Over the weekend, a shocking preponderance of Harry Styles–related conversation focused on two very important subjects: (1) Whether “Two Ghosts” was written about Taylor Swift, and (2) whether “Ever Since New York” was written about Taylor Swift.
Harry, understandably, declined to confirm or deny either burning question.
“I mean, I think it’s pretty, like, self-explanatory,” he told Nick Grimshaw on BBC Radio 1. “I think it’s about, you know, sometimes things change. And you can be, you know, doing all the same things. And sometimes, it’s just different. You know?”
I do know. Because where once I chose to channel the essence of Charlie Day mapping out a conspiracy theory when questions like these came up, I have recently opted to let it all go. Because I don’t care who pop stars are singing about anymore.
And why should I? Why should any of us? Why should we, 17 years into the Willennium, spend any of our precious energy dissecting song lyrics like we’re the lead detectives assigned to the case of 2012’s “All Too Well”?
The mark of a great pop song is that we can apply it to our own lives, even if its premise is far-fetched and completely unrelatable. Deep-diving into an artist’s history or romantic entanglements while reading between the lyrics might seem fun at first, but ultimately it strips a song of its magic and, most importantly, its universality. Because when we pick apart the words and imagery to songs like “Two Ghosts,” they stop being a song for every person, and morph into a song for and about a specific person.
And then it just feels like we’re listening in on a conversation about some stranger.
Look, I've gone down this road myself. We all have. Back in 2002, Justin Timberlake cast a Britney Spears look-alike in his video for “Cry Me a River,” the super-shamey song about his ex's alleged infidelity, and we couldn't get enough. Back in the '70s, Carly Simon wrote “You’re So Vain” about an unnamed dude, sparking decades of speculation about who exactly walked into a party like he was walking onto a yacht. As recently as this March, Drake used More Life to allude to his feelings for J.Lo (rapping about drunk-texting her on “Free Smoke" and sampling “If You Had My Love” on “Teenage Fever”). And of course Taylor Swift has used gossipy public interest in who she's dating to her artistic advantage.
But not every pop star is Taylor Swift, duh. Yet despite this, we’ve assumed that her clever, blind-item, is-she-or-isn't-she lyrical approach applies to the music of any number of other artists. Zayn’s debut was met with speculation about his sex life and on-off relationships, and while he cast girlfriend Gigi Hadid in the “Pillowtalk” video, his album’s narrative was too all over the place to be solely, specifically about their IRL relationship. (At least I hope it was.) Similarly, One Direction’s later jams were combed through for references to Harry’s romance with Taylor, Liam’s relationship with then-girlfriend Sophia, and even Harry and Louis’s theoretical relationship with each other. The release of Selena Gomez’s “The Heart Wants What It Wants” aligned with the demise of her union with Justin Bieber, which is why some treated “Where Are Ü Now” like his official response.

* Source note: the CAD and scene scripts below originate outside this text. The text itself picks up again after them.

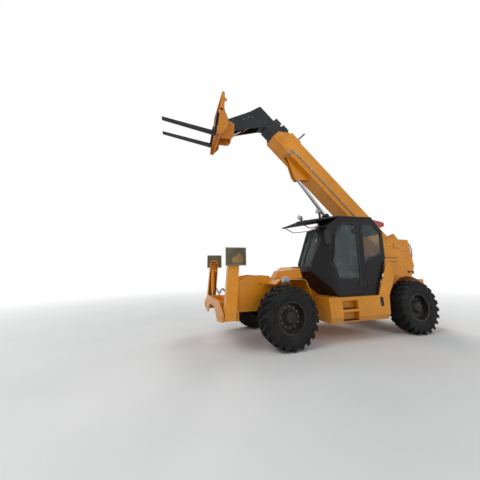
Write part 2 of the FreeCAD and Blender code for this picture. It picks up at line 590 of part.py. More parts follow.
def pad(part, plane, loops, start, depth):
    """Material between start and start + depth along X, Y or Z."""
    offset = "-(%s) - (%s)" % (start, depth) if plane == FRONT else start
    feature = part.newObject("PartDesign::Pad", part.Name + "_pad")
    feature.Profile = sketch(part, plane, loops, offset)
    part.Tip = feature
    tie(feature, Length=depth)
    return feature


def pads(part, plane, loops, inner, depth):
    """The same material on both sides of the machine's middle, seen from the side."""
    pad(part, plane, loops, inner, depth)
    pad(part, plane, loops, "-(%s) - (%s)" % (inner, depth), depth)


def cut(part, plane, loops, start, depth):
    """A cut between start and start + depth along X, Y or Z."""
    offset = "-(%s)" % start if plane == FRONT else "(%s) + (%s)" % (start, depth)
    feature = part.newObject("PartDesign::Pocket", part.Name + "_cut")
    feature.Profile = sketch(part, plane, loops, offset)
    part.Tip = feature
    tie(feature, Length=depth)
    cuts.append(feature)
    return feature


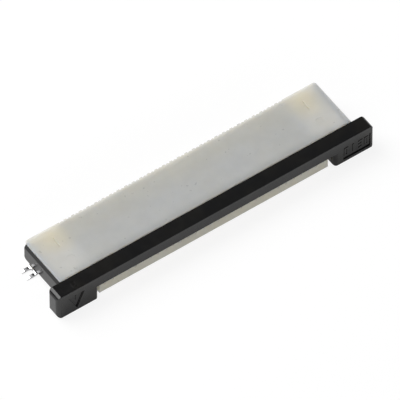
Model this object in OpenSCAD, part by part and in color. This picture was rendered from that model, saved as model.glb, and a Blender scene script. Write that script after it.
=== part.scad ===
// Right-angle surface-mount connector for flat flexible cable, with a slide lock.
// Millimetres. X runs along the contact row, -Y is the side where the cable enters, +Z is up
// from the circuit board. The origin is on the board, in the middle of the connector's footprint.

/* [Contact row] */
// Number of contacts
circuits = 30; // [4:1:40]
// Distance from one contact to the next
pitch = 1; // [0.9:0.05:1.3]
// Thickness of the contact metal
contact_t = 0.25; // [0.15:0.01:0.35]
// Room on each side of a contact in its slot
contact_side_gap = 0.03; // [0.02:0.01:0.08]

/* [Housing] */
// Height of the top face above the board
height = 3.64; // [3.5:0.02:4.4]
// Depth of the housing from the slider seam to its back
housing_d = 6.85; // [6.4:0.05:8]
// Length of the roof past the middle of the end contact
roof_end = 4.8; // [4.6:0.05:6]
// Overhang of the roof past the side wall
roof_overhang = 0.35; // [0.2:0.05:0.5]
// Thickness of the roof where it overhangs the slider arm
roof_edge_t = 0.35; // [0.25:0.05:0.5]
// Radius of the roof's back corners
roof_corner_r = 0.35; // [0.1:0.05:0.6]
// Air between the moulding and the board
standoff = 0.1; // [0.05:0.01:0.2]
// Height of the cable floor above the board
floor_z = 1.65; // [1.55:0.05:1.9]
// Reach of the cable floor in front of the seam
lip_reach = 1.47; // [1.2:0.01:1.7]
// Length of the cable floor past the middle of the end contact
lip_end = 0.75; // [0.6:0.05:0.9]
// Radius of the lip's lower front edge and ends
lip_r = 0.2; // [0.1:0.05:0.3]
// Wall between the cable pocket and the room for the contact bases
pocket_wall = 0.42; // [0.3:0.02:0.6]
// Length of the cable pocket past the middle of the end contact
pocket_end = 1.1; // [1.05:0.05:1.3]
// Width of the notch behind each contact
notch_w = 0.62; // [0.4:0.02:0.7]
// Depth of the notch behind each contact
notch_d = 0.11; // [0.05:0.01:0.2]
// Width of the nib that shields each contact at the roof's back edge
nib_w = 0.24; // [0.14:0.02:0.3]
// Reach of the nib out of the notch's floor
nib_d = 0.06; // [0.02:0.01:0.1]

/* [Marks on the roof] */
// Distance of the marks past the middle of the end contact
mark_x = 2.05; // [1.8:0.05:2.4]
// Diameter of the round ejector mark
ejector_d = 1.15; // [0.8:0.05:1.4]
// Distance of the ejector mark behind the seam
ejector_y = 1.9; // [1.4:0.05:2.4]
// Depth of the ejector mark
ejector_depth = 0.04; // [0.02:0.01:0.08]
// Width of the narrow slit
slit_w = 0.15; // [0.1:0.01:0.25]
// Length of the narrow slit
slit_l = 1.35; // [1:0.05:1.6]
// Distance of the slit's middle behind the seam
slit_y = 4.72; // [4.4:0.02:5]
// Depth of the slit
slit_depth = 0.15; // [0.05:0.05:0.4]

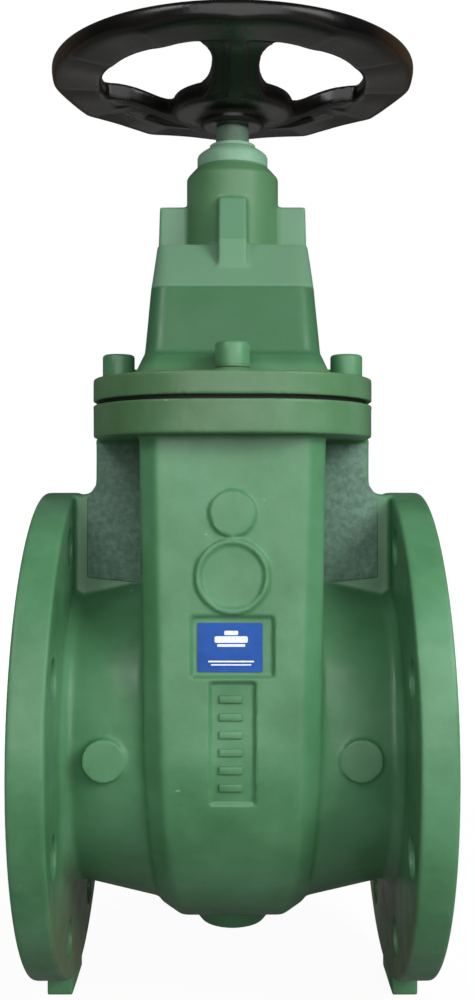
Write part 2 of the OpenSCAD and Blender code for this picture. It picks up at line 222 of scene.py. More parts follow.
def paintedCasting(name, settings):
    roughness = settings["roughness"]
    material, tree, shader = newMaterial(
        name, Base_Color=linearColour(settings["mid"]), Roughness=roughness, IOR=1.5)
    place = objectPlace(tree)
    split = addNode(tree, "ShaderNodeSeparateXYZ", links={"Vector": place})
    along = addMath(tree, "ABSOLUTE", split.outputs["X"])
    coats = zip(settings["toneStops"], (settings["thick"], settings["mid"], settings["thin"]))
    colour = addRamp(tree, addNoise(tree, place, settings["toneMm"], detail=5, roughness=0.6), list(coats))
    # nicks: a few pale specks, from a noise cut off near its top
    nick = addRange(tree, addNoise(tree, place, settings["nickMm"], detail=1), *settings["nickCut"],
                    high=settings["nickShare"])
    colour = addMix(tree, nick, colour, settings["nick"])
    colour = addMix(tree, browningShare(tree, split, along, settings), colour, settings["brownTint"])
    # painted light and shade by height, where the settings list any
    colour = paintedLightAndShade(tree, split, colour, settings)
    lump = addNoise(tree, place, settings["lumpMm"], detail=2)
    grain = addNoise(tree, place, settings["grainMm"], detail=3, roughness=0.6)
    gloss = addRange(tree, lump, *noiseSpan, roughness - settings["glossier"],
                     roughness + settings["duller"])
    normal = addBump(tree, lump, settings["lumpStrength"], settings["lumpHeightMm"])
    normal = addBump(tree, grain, settings["grainStrength"], settings["grainHeightMm"], normal)
    if settings["turnedFromMm"]:
        colour, normal = turnFaces(tree, shader, along, place, colour, normal, settings)
    feedShader(tree, shader, Base_Color=colour, Roughness=gloss, Normal=normal)
    return material


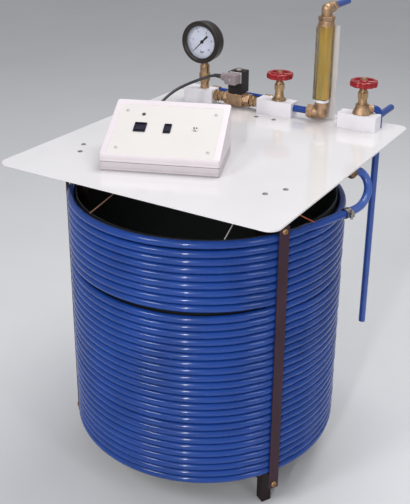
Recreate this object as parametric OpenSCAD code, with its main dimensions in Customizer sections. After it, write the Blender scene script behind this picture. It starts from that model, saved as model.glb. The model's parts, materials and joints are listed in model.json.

This is exhausting! It’s exhausting to listen to a pop song and treat it like code, and it’s exhausting to invest in every possible combination of pop star relationship. For one song to be overtly about a fellow famous (like Carly Simon’s aforementioned verbal assault) is special and exciting, but it’s unnecessary for us to project that kind of mystery onto every hit song in the world. Aside from being silly and speculative, it also often serves to make these songs more interesting than they actually are. Some music gets to be simply passable and fine. Not all of it can be about a failed relationship with Dave Coulier. Sometimes a song is just a song.
Plus, I just don’t care anymore. I don’t have it in me. With one million pop artists releasing several thousand singles every four days, I — and mostly likely you — don’t have the emotional capacity to sift through Harry Styles’s references to red lipstick and a white t-shirt, juxtaposing them against a 2015 single that includes the same descriptors and wondering how intentional that is. Maybe “Two Ghosts” and “Ever Since New York” really are about Taylor Swift. Or more realistically, Harry is likely smart enough to recognize that interest generated in romantic conspiracies will also generate record sales. Either way, there are way more interesting things to talk about.